10 July 2018 Swiss Re

Swiss Re Capital Markets has successfully structured and placed the issuance of USD 350 million of insurance-linked securities by Frontline Re Ltd on behalf of Frontline Insurance ("Frontline"). The transaction is Frontline's debut catastrophe bond and covers named storms in Alabama, Florida, North Carolina and South Carolina.

Swiss Re Capital Markets underwrote the transaction via two classes of principal at-risk variable rate notes issued by Frontline Re Ltd., a Bermuda exempted company licensed and registered as a special purpose insurer under the Bermuda Insurance Act 1978 and related regulations, each as amended.

The USD 350 million Frontline Re Ltd. transaction represents the largest cat bond of a Florida based (non-government entity) insurance company. The USD 250 million Class A notes and USD 100 million Class B notes have a four-year risk period starting July 1, 2018 and provide protection against named storms. The transaction features an event adjusted attachment level, which for the first time in the cat bond market is based on the event size rank of a named storm within an annual risk period.

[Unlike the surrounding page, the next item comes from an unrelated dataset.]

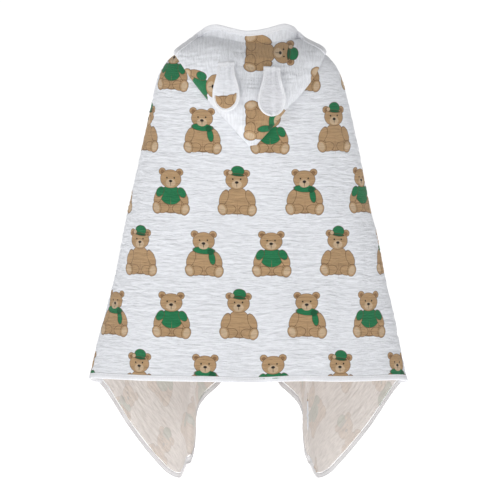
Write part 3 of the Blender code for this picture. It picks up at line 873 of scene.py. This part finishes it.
def make_stage():
    """The floor, the lights, the world and the camera."""
    bpy.ops.mesh.primitive_circle_add(vertices=96, radius=40.0, fill_type="NGON",
                                      location=(0.0, 0.0, CAD_LOW[2] - 0.05))
    floor = bpy.context.object
    floor.name = "floor"
    mat, shader, _ = principled("pale_floor", 0.9, 0.0)
    shader.inputs["Base Color"].default_value = (0.94, 0.94, 0.94, 1.0)
    shader.inputs["Emission Color"].default_value = (1.0, 1.0, 1.0, 1.0)
    shader.inputs["Emission Strength"].default_value = 0.90
    floor.data.materials.append(mat)

    middle = (CAD_LOW + CAD_HIGH) / 2
    for name, place, size, watts in (("key", (-1.9, -2.5, 0.9), 0.9, 21.0),
                                     ("fill", (2.4, -2.2, 0.3), 2.0, 4.0),
                                     ("low", (0.2, -1.8, -1.2), 1.0, 19.0),
                                     ("front", (0.6, 2.6, 1.2), 2.2, 30.0)):
        light = bpy.data.lights.new(name, "AREA")
        light.size = size
        light.energy = watts
        lamp = bpy.data.objects.new(name, light)
        lamp.location = place
        lamp.rotation_euler = (middle - lamp.location).to_track_quat("-Z", "Y").to_euler()
        bpy.context.collection.objects.link(lamp)

    world = bpy.data.worlds.new("studio")
    world.use_nodes = True
    bpy.context.scene.world = world
    g = Graph(world.node_tree)
    shine = world.node_tree.nodes["Background"]
    shine.inputs["Color"].default_value = (1.0, 1.0, 1.0, 1.0)
    seen = g.node("ShaderNodeLightPath").outputs["Is Camera Ray"]
    g.feed(shine.inputs["Strength"], g.math("ADD", g.math("MULTIPLY", seen, 0.74), 0.31))

    camera = bpy.data.cameras.new("camera")
    camera.lens = 150.0
    camera.sensor_width = 36.0
    seen_width, middle_height = 0.88, -0.3696
    view = bpy.data.objects.new("camera", camera)
    view.location = (0.0, -seen_width * camera.lens / camera.sensor_width, middle_height)
    view.rotation_euler = (np.pi / 2, 0.0, 0.0)
    bpy.context.collection.objects.link(view)
    bpy.context.scene.camera = view
    bpy.context.scene.view_settings.view_transform = "Standard"


make_stage()
drawing = print_group()
outside_cloth = cloth_material("printed_gauze", PAPER, 1.0, drawing)
# the inside faces: a warm grey base that paints their shade, with a faint print showing through
# the gauze
shaded_inside_cloth = cloth_material("inside_gauze_painted_shade", INSIDE_SHADE, 0.20, drawing, 0.5)
plain_cloth = cloth_material("plain_gauze", linear(233, 234, 239), 0.0, drawing)
cotton = binding_material("cotton_binding", BINDING)
# a darker copy of the binding: painted shade on the flaps' bindings, which hang in shade below the
# back
shaded_cotton = binding_material("flap_binding_cotton_painted_shade", linear(222, 220, 221))
make_back(outside_cloth, shaded_inside_cloth, cotton)
make_flap("left", -1, outside_cloth, shaded_inside_cloth, shaded_cotton)
make_flap("right", 1, outside_cloth, shaded_inside_cloth, shaded_cotton)
make_hood(outside_cloth, shaded_inside_cloth, cotton)
make_ear("left", EARS["left"], 61, outside_cloth, plain_cloth, cotton)
make_ear("right", EARS["right"], 62, plain_cloth, plain_cloth, cotton)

Jean-Louis Monnier, Co-Head of ILS at Swiss Re Capital Markets, comments: "Swiss Re is pleased to provide support to Frontline on its debut catastrophe bond issuance. The transaction was well received by investors, and is the largest for a Florida insurer since 2014. The innovative cat bond combines structural mechanics of the Florida Hurricane Catastrophe Fund ("FHCF") as well as features of Frontline's private reinsurance coverage and therefore seamlessly integrates with Frontline's reinsurance program."

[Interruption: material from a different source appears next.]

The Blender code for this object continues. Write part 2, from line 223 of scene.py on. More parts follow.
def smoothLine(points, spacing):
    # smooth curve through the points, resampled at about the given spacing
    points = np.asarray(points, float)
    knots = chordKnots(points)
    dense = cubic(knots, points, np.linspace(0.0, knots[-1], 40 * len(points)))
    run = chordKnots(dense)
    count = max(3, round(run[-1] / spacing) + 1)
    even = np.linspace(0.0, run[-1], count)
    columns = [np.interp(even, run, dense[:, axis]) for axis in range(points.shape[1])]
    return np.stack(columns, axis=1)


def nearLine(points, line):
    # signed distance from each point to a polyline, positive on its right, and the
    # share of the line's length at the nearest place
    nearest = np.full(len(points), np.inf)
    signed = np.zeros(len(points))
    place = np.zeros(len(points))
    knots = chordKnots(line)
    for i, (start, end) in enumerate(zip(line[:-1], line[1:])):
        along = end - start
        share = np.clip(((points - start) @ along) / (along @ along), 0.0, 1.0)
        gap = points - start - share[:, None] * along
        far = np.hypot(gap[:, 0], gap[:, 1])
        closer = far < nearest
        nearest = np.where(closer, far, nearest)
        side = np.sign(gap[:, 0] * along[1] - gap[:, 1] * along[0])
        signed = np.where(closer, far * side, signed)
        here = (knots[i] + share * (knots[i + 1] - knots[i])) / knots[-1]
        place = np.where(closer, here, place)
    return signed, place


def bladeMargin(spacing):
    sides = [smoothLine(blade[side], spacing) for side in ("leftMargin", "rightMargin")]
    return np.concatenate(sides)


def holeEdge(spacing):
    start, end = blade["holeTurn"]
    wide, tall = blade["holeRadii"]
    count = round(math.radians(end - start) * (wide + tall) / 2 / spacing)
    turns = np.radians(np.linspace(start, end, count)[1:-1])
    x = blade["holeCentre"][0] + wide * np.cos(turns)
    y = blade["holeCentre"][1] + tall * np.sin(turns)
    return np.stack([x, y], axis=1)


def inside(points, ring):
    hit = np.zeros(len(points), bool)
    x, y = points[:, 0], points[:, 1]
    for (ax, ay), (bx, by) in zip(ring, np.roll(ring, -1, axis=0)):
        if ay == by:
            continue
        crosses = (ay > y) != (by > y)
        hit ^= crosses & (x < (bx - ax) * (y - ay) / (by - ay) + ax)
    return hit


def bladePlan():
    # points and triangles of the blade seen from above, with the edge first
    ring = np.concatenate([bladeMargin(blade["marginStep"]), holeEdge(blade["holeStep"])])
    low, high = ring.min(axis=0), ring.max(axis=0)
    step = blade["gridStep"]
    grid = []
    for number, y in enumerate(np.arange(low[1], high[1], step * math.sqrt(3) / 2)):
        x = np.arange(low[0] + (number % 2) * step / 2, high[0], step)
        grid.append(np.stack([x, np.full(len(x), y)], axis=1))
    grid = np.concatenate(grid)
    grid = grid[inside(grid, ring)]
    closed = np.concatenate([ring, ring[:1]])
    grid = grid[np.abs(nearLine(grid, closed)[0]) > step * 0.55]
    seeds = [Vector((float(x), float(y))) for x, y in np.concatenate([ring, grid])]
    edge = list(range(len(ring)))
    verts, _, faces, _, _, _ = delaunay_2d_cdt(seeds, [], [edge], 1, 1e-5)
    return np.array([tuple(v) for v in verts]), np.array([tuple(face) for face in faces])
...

Swiss Re Capital Markets acted as sole structuring agent and sole bookrunner for the transaction.

The Frontline Re Ltd. notes were sold pursuant to Rule 144A of the U.S. Securities Act of 1933, as amended (the "Securities Act") and have not been registered under the Securities Act or any state securities laws; they may not be offered or sold in the United States except pursuant to an exemption from, or in a transaction not subject, to the registration requirements of the Securities Act and applicable state securities laws.